Similarly, doctors and hospitals that invest in AI solutions will see an improved return on investment in the form of lower insurance costs, improved outcomes, and increased efficiency.
The Journey to Put AI-Human Symbiosis to Work
Organizations that want to embrace the advances in AI and ML to produce symbiotic relationships between machines and themselves can take these steps.
1. Make an unbiased assessment of AI’s effects on you.
The first step is to assess how artificial intelligence stands to impact your business as well as your industry and value chain. Examine whether you can add AI to your services.
Will AI change your product entirely, or can AI open new possibilities for entirely new products and services?
Once you complete your assessment and identify your options, break down your potential financial value to the organization. The assessment will uncover both potential risks you could incur and opportunities for new revenue streams you could open once you achieve AI-human symbiosis.
2. Get a grip on your data.
Every organization needs to learn where its data is stored and used.

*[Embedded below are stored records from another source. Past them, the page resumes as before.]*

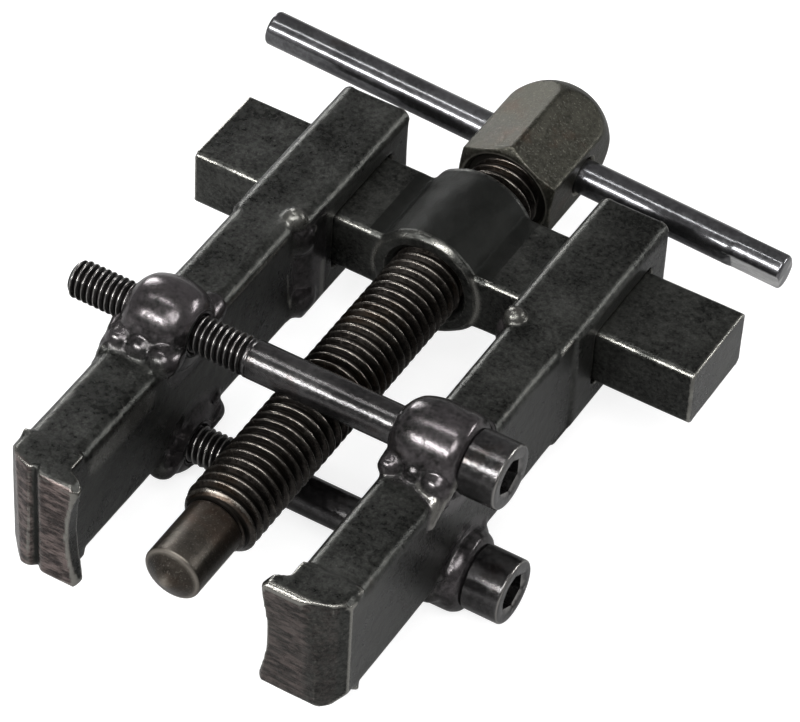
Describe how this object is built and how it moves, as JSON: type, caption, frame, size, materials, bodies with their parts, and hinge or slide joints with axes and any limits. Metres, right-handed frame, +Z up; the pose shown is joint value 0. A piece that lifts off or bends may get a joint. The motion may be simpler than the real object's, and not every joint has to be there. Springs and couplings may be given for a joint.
{
  "type": "gear puller",
  "caption": "Small bearing and gear puller: clawed legs that slide on a crossbar and are drawn together by clamp screws, with a forcing screw turned by a tommy bar.",
  "frame": {"origin": "on the forcing screw's axis, in the plane where the cone of the centre point begins", "axes": "+Y from the centre point along the forcing screw to the hexagonal cap, +X along the crossbar towards the heads of the clamp screws, +Z up"},
  "size_m": [0.0919, 0.1172, 0.0354],
  "materials": {
    "forged_steel": "black oxide over forged steel, satin, worn on the edges",
    "thread_steel": "black oxide thread, oily, bright on the crests",
    "screw_steel": "black oxide socket head screw, satin",
    "cap_steel": "phosphated steel, olive grey, stained and worn",
    "point_steel": "turned and heat-browned steel",
    "handle_steel": "polished dark gunmetal bar"
  },
  "bodies": {
    "crossbar": {"crossbar": "forged_steel"},
    "left_leg": {"left_leg": "forged_steel", "left_upper_boss": "forged_steel", "left_lower_boss": "forged_steel"},
    "right_leg": {"right_leg": "forged_steel", "right_upper_boss": "forged_steel", "right_lower_boss": "forged_steel"},
    "upper_clamp_screw": {"upper_clamp_screw": "screw_steel"},
    "lower_clamp_screw": {"lower_clamp_screw": "screw_steel"},
    "centre_point": {"centre_point": "point_steel"},
    "forcing_screw": {"forcing_screw": "thread_steel", "hex_cap": "cap_steel"},
    "tommy_bar": {"tommy_bar": "handle_steel"}
  },
  "joints": [
    {"name": "right_leg_slide", "type": "slide", "parent": "crossbar", "child": "right_leg", "axis": [1, 0, 0], "range_m": [-0.0045, 0.0045]},
    {"name": "left_leg_slide", "type": "slide", "parent": "crossbar", "child": "left_leg", "axis": [-1, 0, 0], "range_m": [-0.0046, 0.0046]},
    {"name": "upper_clamp_turn", "type": "hinge", "parent": "right_leg", "child": "upper_clamp_screw", "pos_m": [0, 0.0317, 0.0113], "axis": [-1, 0, 0], "range_deg": [-3242, 3242]},
    {"name": "lower_clamp_turn", "type": "hinge", "parent": "right_leg", "child": "lower_clamp_screw", "pos_m": [0, 0.0317, -0.0113], "axis": [-1, 0, 0], "range_deg": [-3242, 3242]},
    {"name": "screw_feed", "type": "slide", "parent": "crossbar", "child": "centre_point", "axis": [0, 1, 0], "range_m": [-0.0057, 0.0492]},
    {"name": "screw_turn", "type": "hinge", "parent": "centre_point", "child": "forcing_screw", "pos_m": [0, 0, 0], "axis": [0, 1, 0], "range_deg": [-1152, 10080]},
    {"name": "tommy_bar_slide", "type": "slide", "parent": "forcing_screw", "child": "tommy_bar", "axis": [0.9986, 0, -0.0523], "range_m": [-0.024, 0.034]}
  ],
  "couplings": [
    {"joint": "left_leg_slide", "follows": "right_leg_slide", "ratio": 1},
    {"joint": "upper_clamp_turn", "follows": "right_leg_slide", "rad_per_m": -12566},
    {"joint": "lower_clamp_turn", "follows": "right_leg_slide", "rad_per_m": -12566},
    {"joint": "screw_feed", "follows": "screw_turn", "m_per_rad": 0.00027852}
  ]
}
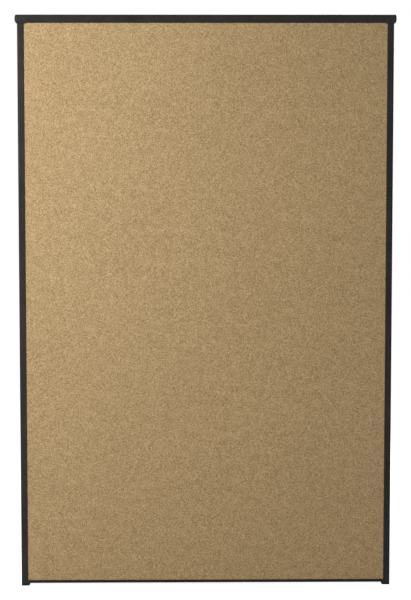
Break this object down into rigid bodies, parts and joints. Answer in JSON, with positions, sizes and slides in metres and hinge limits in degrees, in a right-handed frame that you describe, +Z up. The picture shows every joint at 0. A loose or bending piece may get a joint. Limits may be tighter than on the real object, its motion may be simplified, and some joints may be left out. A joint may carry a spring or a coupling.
{
  "type": "divider panel",
  "caption": "Upright fabric-faced divider panel with a charcoal top cap, slim post trims, a recessed base strip and screw levelling feet.",
  "frame": {"origin": "on the floor, under the middle of the panel", "axes": "+Z up the panel, +X along its width to the viewer's right, +Y through its thickness from front to back"},
  "size_m": [1.08, 0.064, 1.641],
  "materials": {
    "cap_extrusion": "satin",
    "moulded_end": "satin",
    "trim_extrusion": "satin",
    "foot_plastic": "matte",
    "frame_steel": "satin",
    "base_steel": "satin",
    "zinc_steel": "satin",
    "core_fill": "matte",
    "tackboard": "matte",
    "panel_fabric": "matte"
  },
  "bodies": {
    "panel": {"top_cap": "cap_extrusion", "cap_end_left": "moulded_end", "cap_end_right": "moulded_end", "cap_clips": "zinc_steel", "cap_clip_screws": "zinc_steel", "post_trim_left": "trim_extrusion", "post_trim_right": "trim_extrusion", "trim_clips_left": "zinc_steel", "trim_clips_right": "zinc_steel", "trim_clip_screws": "zinc_steel", "stile_left": "frame_steel", "stile_right": "frame_steel", "top_rail": "frame_steel", "mid_rail": "frame_steel", "bottom_rail": "frame_steel", "core_upper": "core_fill", "core_lower": "core_fill", "tackboard_front": "tackboard", "tackboard_back": "tackboard", "board_screws_front": "zinc_steel", "board_screws_back": "zinc_steel", "fabric_front": "panel_fabric", "fabric_back": "panel_fabric", "base_strip": "base_steel", "base_strip_screws": "zinc_steel", "post_shoe_left": "moulded_end", "post_shoe_right": "moulded_end", "leveller_nut_left": "zinc_steel", "leveller_nut_right": "zinc_steel", "rivet_nuts_left": "zinc_steel", "rivet_nuts_right": "zinc_steel"},
    "left_foot": {"foot_pad_left": "foot_plastic"},
    "left_screw": {"leveller_screw_left": "zinc_steel"},
    "right_foot": {"foot_pad_right": "foot_plastic"},
    "right_screw": {"leveller_screw_right": "zinc_steel"}
  },
  "joints": [
    {"name": "left_foot_lift", "type": "slide", "parent": "panel", "child": "left_foot", "axis": [0, 0, -1], "range_m": [0, 0.02]},
    {"name": "left_screw_turn", "type": "hinge", "parent": "left_foot", "child": "left_screw", "pos_m": [-0.5182, 0, 0.0155], "axis": [0, 0, -1], "range_deg": [0, 5760]},
    {"name": "right_foot_lift", "type": "slide", "parent": "panel", "child": "right_foot", "axis": [0, 0, -1], "range_m": [0, 0.02]},
    {"name": "right_screw_turn", "type": "hinge", "parent": "right_foot", "child": "right_screw", "pos_m": [0.5182, 0, 0.0155], "axis": [0, 0, -1], "range_deg": [0, 5760]}
  ],
  "couplings": [
    {"joint": "left_foot_lift", "follows": "left_screw_turn", "m_per_rad": 0.00019894},
    {"joint": "right_foot_lift", "follows": "right_screw_turn", "m_per_rad": 0.00019894}
  ]
}
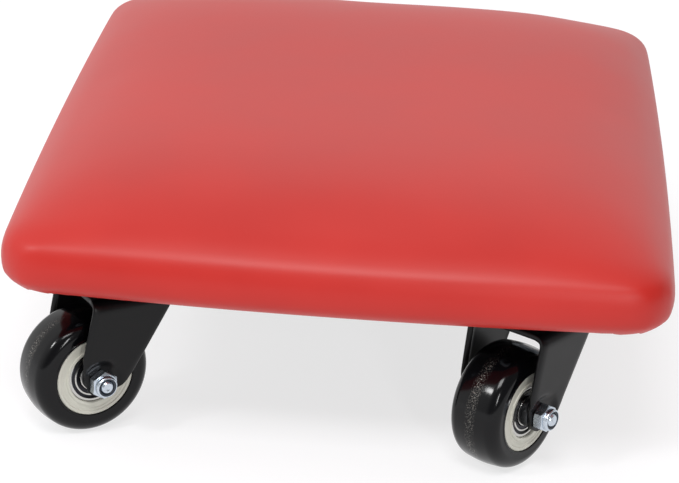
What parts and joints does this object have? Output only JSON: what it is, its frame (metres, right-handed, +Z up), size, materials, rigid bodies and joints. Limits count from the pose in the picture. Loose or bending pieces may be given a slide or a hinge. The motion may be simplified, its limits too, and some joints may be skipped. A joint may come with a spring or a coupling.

Proactively make this data available across the organization for experimentation, proofs of concepts, and other innovation projects.
Break down any existing barriers to sharing data, whether it’s a lack of trust over security or embarrassment over the dataset’s overall quality.
Gain a firm understanding of what data you have and who owns it — and share the information across the organization safely and democratically. The open network and feeling you are creating with this action are crucial to enabling machines to work for you, and sowing the seeds of innovation.
A proven approach to increasing the value of your data.
- Implement data governance.
- Leveraging cloud-based solutions such as data lakes. The data lakes are to store your structured data contained in databases and spreadsheets.
- Leveraging cloud-based solutions for unstructured data such as your documents, images, and videos.
3. Look for symbiotic opportunities across your talent.
Assess your workforce to determine the roles that will most likely benefit from AI and machine learning solutions. The assessments can be divided into varying styles across individual employees or teams. These assessments include:
Data-driven thinkers versus big-picture focus thinkers.
Strengths in strategy versus problem-solving strengths.
Skill sets in software development versus the risk assessment skill set.
Is the talent expertise contained in surgery versus the expertise in research and development?
Machines are forging new opportunities for human work throughout the value chain as humans and machines collaborate to create more meaningful human jobs.
4. Introduce changes that fit your organization’s purpose.
An organization must align its approach to building symbiotic relationships with its overarching purpose — and that begins with leadership.
Leaders must excite their workforces about the ultimate goal of integrating AI, provide a clear vision for the organization’s goals, and assure their workers that machines will enhance and alter (but not replace) their roles.
It’s important to create near – and long-term plans and then share those timelines across the organization, and connect those benchmarks to your greater purpose.
Within the next decade, symbiotic relationships with AI will feel as natural as our relationships with our smartphones.
Organizations won’t be able to take advantage of the value of these symbiotic relationships without carefully appraising the opportunities and risks.
Businesses must get their data houses in order and encourage innovation that enhances their talent and their organization’s purpose. Only then will humans use AI to its full potential.